O que os diretores da Odebrecht explicam é que o projeto inicial, que eles mesmos descartaram, permitiria produzir 30% mais de energia, porém, para tanto, a área de alagamento seria muito maior, podendo atingir terras indígenas.

- Começamos a desenhar o projeto partindo de alguns pressupostos: não atingir áreas na Bolívia, não afetar terras indígenas, reduzir ao mínimo o impacto ambiental - conta Berardi.

Depois da licença prévia, terá que sair a LI, licença de instalação, para que se possa iniciar a obra em si.

- Queremos uma avaliação técnica, e não ideológica. Precisa haver uma licença prévia que não possa depois ser contestada - dizem.
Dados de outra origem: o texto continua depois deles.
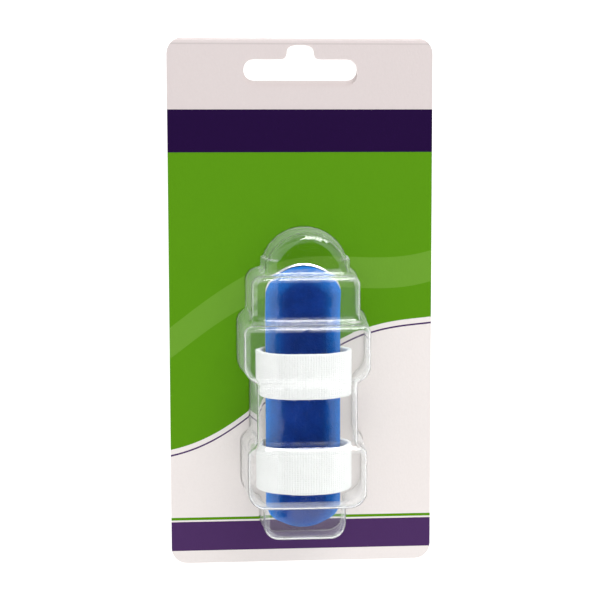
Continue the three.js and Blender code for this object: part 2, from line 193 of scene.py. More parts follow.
class SplintSettings(PropertyGroup):
    """The aluminium gutter and its foam lining"""

    heel: FloatProperty(
        name="Heel",
        description="Place of the splint's heel along the card, in millimetres",
        default=-64.5,
    )
    offset: FloatProperty(
        name="Offset",
        description="Place of the splint across the card, in millimetres",
        default=-0.15,
    )
    height: FloatProperty(
        name="Height",
        description="Underside of the metal over the floor, in millimetres",
        default=4.4,
    )
    length: FloatProperty(
        name="Length",
        description="Length of the splint along the card, in millimetres",
        default=77.1,
        min=40,
    )
    radius: FloatProperty(
        name="Gutter Radius",
        description="Outside radius of the metal's section, in millimetres",
        default=14.9,
        min=5,
    )
    metal: FloatProperty(
        name="Metal Thickness",
        description="Thickness of the metal, in millimetres",
        default=0.7,
        min=0.2,
    )
    foam: FloatProperty(
        name="Foam Thickness",
        description="Thickness of the foam, in millimetres",
        default=4.8,
        min=1,
    )
    curl_radius: FloatProperty(
        name="Curl Radius",
        description="Radius of the curled tip, in millimetres",
        default=18,
        min=5,
    )
    curl_angle: FloatProperty(
        name="Curl Angle",
        description="How far the tip curls up",
        default=math.radians(58),
        subtype="ANGLE",
    )
    foam_colour: colour_property(
        name="Foam Colour",
        description="Colour of the foam's face",
        default=(0.008, 0.056, 0.36, 1),
    )
    # The paler cut colour is painted light on the lit rim of the foam.
    cut_lit_colour: colour_property(
        name="Cut Foam Colour",
        description="Colour of the foam's cut rim",
        default=(0.014, 0.25, 0.82, 1),
    )
    metal_colour: colour_property(
        name="Metal Colour",
        description="Colour of the bare aluminium",
        default=(0.83, 0.84, 0.86, 1),
    )


class BandSettings(PropertyGroup):
    """The two hook-and-loop bands and the patches that they fasten to"""

    upper: FloatProperty(
        name="Upper Band",
        description="Place of the upper band's middle along the card, in millimetres",
        default=-18.2,
    )
    lower: FloatProperty(
        name="Lower Band",
        description="Place of the lower band's middle along the card, in millimetres",
        default=-45.0,
    )
    width: FloatProperty(
        name="Band Width",
        description="Width of each band, in millimetres",
        default=12.7,
        min=3,
    )
    thickness: FloatProperty(
        name="Band Thickness",
        description="Thickness of each band with its nap, in millimetres",
        default=1.3,
        min=0.3,
    )
    bottom: FloatProperty(
        name="Loop Bottom",
        description="Lowest point of the loop over the floor, without its lap, in millimetres",
        default=2.25,
    )
    loop_width: FloatProperty(
        name="Loop Width",
        description="Width of the closed loop, in millimetres",
        default=27.2,
    )
    loop_height: FloatProperty(
        name="Loop Height",
        description="Height of the closed loop, in millimetres",
        default=22.55,
    )
    rib: FloatProperty(
        name="Rib Spacing",
        description="Spacing of the knitted ribs, in millimetres",
        default=0.72,
        min=0.2,
    )
    colour: colour_property(
        name="Band Colour",
        description="Colour of the white loop fabric",
        default=(0.95, 0.945, 0.93, 1),
    )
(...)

Também argumentam que, apesar do preço, as usinas do Madeira fornecem energia ainda com preço compensatório, dado os custos de alternativas como eólica ou solar. Dizem que o Brasil não pode prescindir de explorar os rios amazônicos. Pelas contas que apresentam, se o país não fizer as usinas de Madeira, nem a de Belo Monte, nem outras hidrelétricas do Norte, acabará chegando em 2016 com apenas 56% da sua matriz em hidreletricidade, elevando fortemente as emissões. Esses são os argumentos da Odebrecht de uma obra que, certamente, continuará alimentando polêmicas e exaltando os ânimos nas empresas, no governo, nas áreas técnicas e ambientais. Madeira está condenada à controvérsia.